Is retirement in reverse the way of the future?

In the 80s sci-fi classic, Back to the Future II, schoolboy Marty McFly is transported to a futuristic 2015, with flying cars, hovering skate boards and runners that ties their own laces.

Unless there are big changes in the next 18 months, the actual 2015 is going to be a big letdown, but then the future is notoriously difficult to predict, even for Hollywood. Who knows what the world will look like when we eventually retire.

Can't wait to find out? How about retiring in reverse?

Right now, dozens of 30 and 40 somethings are sitting in the south of France sipping champagne, gently bobbing in a houseboat somewhere in the Greek Islands, and road tripping around South America.

How is this possible?

Instead of putting all of their efforts into saving for the future, they've decided to retire early – quite a bit early – and take their retirement now during their "prime" years.

It's a bit like eating dessert before your main meal, only on a grand scale that inspires jealousy and wonder at the sheer daring involved.

Two practitioners of this ideal are Kim and Jason, the couple who are self-diagnosed sufferers of 'Adultitis' and have chosen to live the reverse retirement way of life in order to spend more time with their children and simply work the bare minimum.

It might be all well and good to simply live for now, picking up the odd one off job to get by and living off savings from their 20s, but what happens when they reach retirement age and haven't got a nest egg of superannuation funds to fall back on?

Reverse retirement puts a lot of pressure on people when they return to work at middle age to save enough to retire just a couple of decades later.
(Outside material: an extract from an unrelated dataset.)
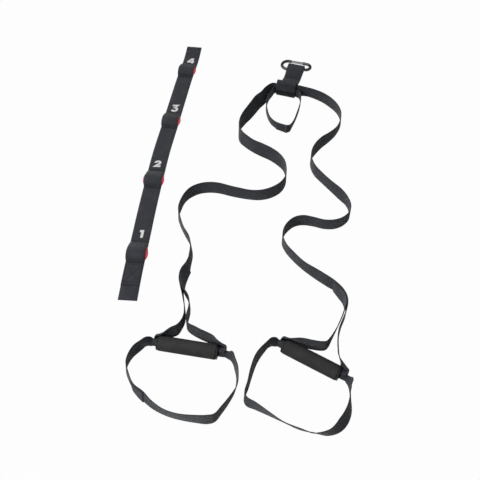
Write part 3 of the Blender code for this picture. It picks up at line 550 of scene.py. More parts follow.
def foam_look():
    """Closed-cell foam: fine pits, and slightly shiny where hands rub it."""
    look = Shading("foam", 0.9, specular=0.3)
    cells = look.add("TexVoronoi", {"Vector": look.spot, "Scale": 1500.0})
    pits = look.smooth(cells.outputs["Distance"], 0.1, 0.6)
    fine = look.noise(3500.0)
    height = look.math("ADD", look.scaled(pits, -0.7), fine)
    worn = look.smooth(look.noise(60.0, 3.0), 0.4, 0.7)
    plain = look.mix(look.math("ADD", look.scaled(fine, 0.8), look.scaled(pits, 0.2)),
                     (0.030, 0.030, 0.030), (0.060, 0.060, 0.059))
    colour = look.mix(look.scaled(worn, 0.3), plain, (0.066, 0.066, 0.065))
    return look.finish(colour, height, 0.00018, look.math("MULTIPLY_ADD", worn, -0.12, 0.92))


def plastic_look():
    look = Shading("moulded_plastic", 0.5, specular=0.4)
    scuffs = look.smooth(look.noise(240.0, 4.0), 0.5, 0.75)
    colour = look.mix(look.scaled(scuffs, 0.5), (0.020, 0.020, 0.021), (0.055, 0.055, 0.056))
    return look.finish(colour, look.noise(2200.0), 0.00006, look.math("MULTIPLY_ADD", scuffs, 0.2, 0.42))


def metal_look(name, dark, light, bare, metallic, roughness):
    """Coated or brushed metal: fine grain, and bare metal where it rubs."""
    look = Shading(name, roughness, metallic=metallic)
    stretched = look.add("Mapping", {"Vector": look.spot, "Scale": (1.0, 6.0, 1.0)})
    grain = look.noise(700.0, 3.0, stretched.outputs[0])
    blotches = look.smooth(look.noise(220.0, 4.0), 0.56, 0.78)
    colour = look.mix(look.scaled(blotches, 0.6), look.mix(grain, dark, light), bare)
    return look.finish(colour, grain, 0.00004, look.math("MULTIPLY_ADD", grain, 0.2, roughness - 0.1))


def thread_look(name, colour, variation=1.8):
    look = Shading(name, 0.6, specular=0.4)
    look.feed_all(look.shader, {"Sheen Weight": 0.3})
    twist = look.noise(3000.0)
    return look.finish(look.mix(twist, colour, tuple(c * variation for c in colour)), twist, 0.0001)


WEBBING = woven("webbing_charcoal", (0.022, 0.025, 0.031), (0.062, 0.067, 0.081), (0.080, 0.085, 0.099))
# Near-black webbing that paints the shade on the lower front of the sleeve
PAINTED_SHADE_WEB = woven("webbing_painted_shade", (0.004, 0.004, 0.005), (0.012, 0.012, 0.014), (0.030, 0.030, 0.033), sheen=0.05)
RED = woven("lining_red_tape", (0.56, 0.050, 0.085), (0.84, 0.125, 0.185), (0.90, 0.27, 0.33), 0.0011, 0.0030)
FOAM = foam_look()
PLASTIC = plastic_look()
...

Kim and Jason plan to deal with this by continuing to work into their golden years at a reduced capacity doing something they love.

Kim and Jason aren't the only ones doing it either, with reverse retiree Ed Hawkins in the UK living in the south of France off of his rental income in London. He told Radio 4 earlier this year that he also plans to work for longer once he returns to the workforce.

Naturally, there are a slew of issues that could arise to prevent these early retirees from working later in life, as well as the possibility of struggling to return to the workforce with an income high enough to make the necessary salary sacrificing payments they will need by starting so late in life.

What's your choice; retire now and work later? Or work now and retire later?